→ WHAT YOU SHOULD DO:
Each line from the beginning of the data below through the line containing "0.8), colour, tint)" should be repeated exactly, please.

→ RECORDED INFORMATION:
----

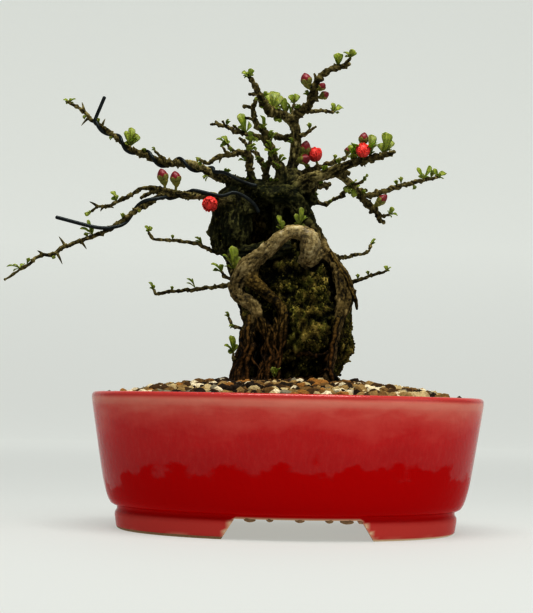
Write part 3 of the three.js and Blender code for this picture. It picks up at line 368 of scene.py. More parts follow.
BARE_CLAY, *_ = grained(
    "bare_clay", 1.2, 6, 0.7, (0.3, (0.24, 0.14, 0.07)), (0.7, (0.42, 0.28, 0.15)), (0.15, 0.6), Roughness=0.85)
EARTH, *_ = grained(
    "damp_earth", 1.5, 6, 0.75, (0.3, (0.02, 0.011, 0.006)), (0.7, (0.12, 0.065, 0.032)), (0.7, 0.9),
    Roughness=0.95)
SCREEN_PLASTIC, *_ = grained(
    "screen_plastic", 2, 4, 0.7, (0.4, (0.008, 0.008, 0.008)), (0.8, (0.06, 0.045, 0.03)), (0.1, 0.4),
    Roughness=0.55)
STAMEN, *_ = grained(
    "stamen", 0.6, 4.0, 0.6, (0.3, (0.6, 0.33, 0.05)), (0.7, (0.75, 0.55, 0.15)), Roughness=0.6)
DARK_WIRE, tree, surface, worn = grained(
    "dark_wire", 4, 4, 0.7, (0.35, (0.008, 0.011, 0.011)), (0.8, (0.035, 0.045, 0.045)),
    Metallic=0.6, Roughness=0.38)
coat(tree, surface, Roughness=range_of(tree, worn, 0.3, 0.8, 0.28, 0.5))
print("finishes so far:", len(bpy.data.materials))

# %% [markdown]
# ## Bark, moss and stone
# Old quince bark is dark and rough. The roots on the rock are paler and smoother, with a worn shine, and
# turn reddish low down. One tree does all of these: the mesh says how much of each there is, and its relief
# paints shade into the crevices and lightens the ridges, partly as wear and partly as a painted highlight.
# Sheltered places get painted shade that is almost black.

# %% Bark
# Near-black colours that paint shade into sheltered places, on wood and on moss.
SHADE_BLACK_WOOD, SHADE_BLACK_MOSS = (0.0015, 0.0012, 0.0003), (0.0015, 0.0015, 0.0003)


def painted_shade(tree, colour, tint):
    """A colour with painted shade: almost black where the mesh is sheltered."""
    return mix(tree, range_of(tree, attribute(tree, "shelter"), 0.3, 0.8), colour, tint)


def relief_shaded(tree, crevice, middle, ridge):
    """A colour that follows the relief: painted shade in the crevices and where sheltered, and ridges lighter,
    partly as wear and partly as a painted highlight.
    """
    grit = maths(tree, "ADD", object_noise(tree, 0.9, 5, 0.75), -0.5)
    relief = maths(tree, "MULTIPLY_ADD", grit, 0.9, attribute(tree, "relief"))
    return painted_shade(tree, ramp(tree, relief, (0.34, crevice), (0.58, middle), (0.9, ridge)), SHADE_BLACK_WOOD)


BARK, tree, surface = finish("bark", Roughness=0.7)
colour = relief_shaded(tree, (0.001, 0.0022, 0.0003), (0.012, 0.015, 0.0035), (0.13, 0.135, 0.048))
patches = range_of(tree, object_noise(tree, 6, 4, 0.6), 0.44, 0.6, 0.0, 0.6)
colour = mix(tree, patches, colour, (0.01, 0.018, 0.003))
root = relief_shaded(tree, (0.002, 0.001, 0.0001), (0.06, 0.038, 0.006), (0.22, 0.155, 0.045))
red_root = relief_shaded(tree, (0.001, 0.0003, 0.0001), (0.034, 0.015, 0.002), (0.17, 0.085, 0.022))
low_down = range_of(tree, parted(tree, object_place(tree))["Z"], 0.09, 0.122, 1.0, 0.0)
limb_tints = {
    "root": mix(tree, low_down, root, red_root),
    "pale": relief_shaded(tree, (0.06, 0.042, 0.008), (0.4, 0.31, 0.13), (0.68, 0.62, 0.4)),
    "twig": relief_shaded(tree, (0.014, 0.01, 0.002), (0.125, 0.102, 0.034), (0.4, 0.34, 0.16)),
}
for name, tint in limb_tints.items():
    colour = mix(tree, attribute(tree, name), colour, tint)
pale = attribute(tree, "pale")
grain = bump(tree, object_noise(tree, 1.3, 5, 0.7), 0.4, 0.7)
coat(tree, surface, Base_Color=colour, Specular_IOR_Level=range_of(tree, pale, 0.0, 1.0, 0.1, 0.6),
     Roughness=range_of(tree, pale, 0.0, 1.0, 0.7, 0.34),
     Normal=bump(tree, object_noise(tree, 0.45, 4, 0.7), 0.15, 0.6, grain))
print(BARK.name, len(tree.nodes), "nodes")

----

→ TASK ANSWER:
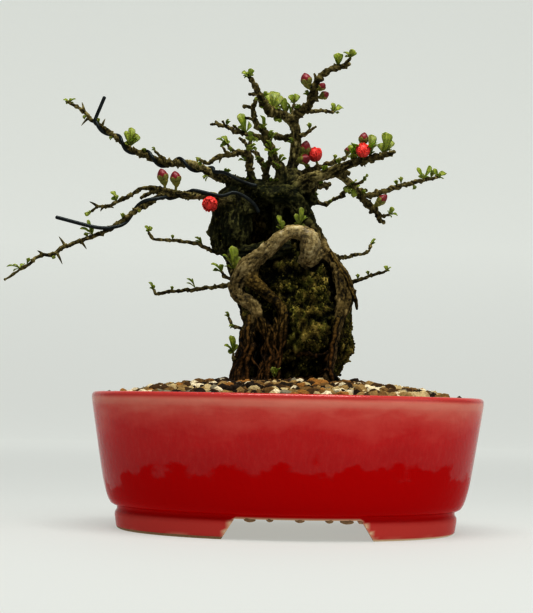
Write part 3 of the three.js and Blender code for this picture. It picks up at line 368 of scene.py. More parts follow.
BARE_CLAY, *_ = grained(
    "bare_clay", 1.2, 6, 0.7, (0.3, (0.24, 0.14, 0.07)), (0.7, (0.42, 0.28, 0.15)), (0.15, 0.6), Roughness=0.85)
EARTH, *_ = grained(
    "damp_earth", 1.5, 6, 0.75, (0.3, (0.02, 0.011, 0.006)), (0.7, (0.12, 0.065, 0.032)), (0.7, 0.9),
    Roughness=0.95)
SCREEN_PLASTIC, *_ = grained(
    "screen_plastic", 2, 4, 0.7, (0.4, (0.008, 0.008, 0.008)), (0.8, (0.06, 0.045, 0.03)), (0.1, 0.4),
    Roughness=0.55)
STAMEN, *_ = grained(
    "stamen", 0.6, 4.0, 0.6, (0.3, (0.6, 0.33, 0.05)), (0.7, (0.75, 0.55, 0.15)), Roughness=0.6)
DARK_WIRE, tree, surface, worn = grained(
    "dark_wire", 4, 4, 0.7, (0.35, (0.008, 0.011, 0.011)), (0.8, (0.035, 0.045, 0.045)),
    Metallic=0.6, Roughness=0.38)
coat(tree, surface, Roughness=range_of(tree, worn, 0.3, 0.8, 0.28, 0.5))
print("finishes so far:", len(bpy.data.materials))

# %% [markdown]
# ## Bark, moss and stone
# Old quince bark is dark and rough. The roots on the rock are paler and smoother, with a worn shine, and
# turn reddish low down. One tree does all of these: the mesh says how much of each there is, and its relief
# paints shade into the crevices and lightens the ridges, partly as wear and partly as a painted highlight.
# Sheltered places get painted shade that is almost black.

# %% Bark
# Near-black colours that paint shade into sheltered places, on wood and on moss.
SHADE_BLACK_WOOD, SHADE_BLACK_MOSS = (0.0015, 0.0012, 0.0003), (0.0015, 0.0015, 0.0003)


def painted_shade(tree, colour, tint):
    """A colour with painted shade: almost black where the mesh is sheltered."""
    return mix(tree, range_of(tree, attribute(tree, "shelter"), 0.3, 0.8), colour, tint)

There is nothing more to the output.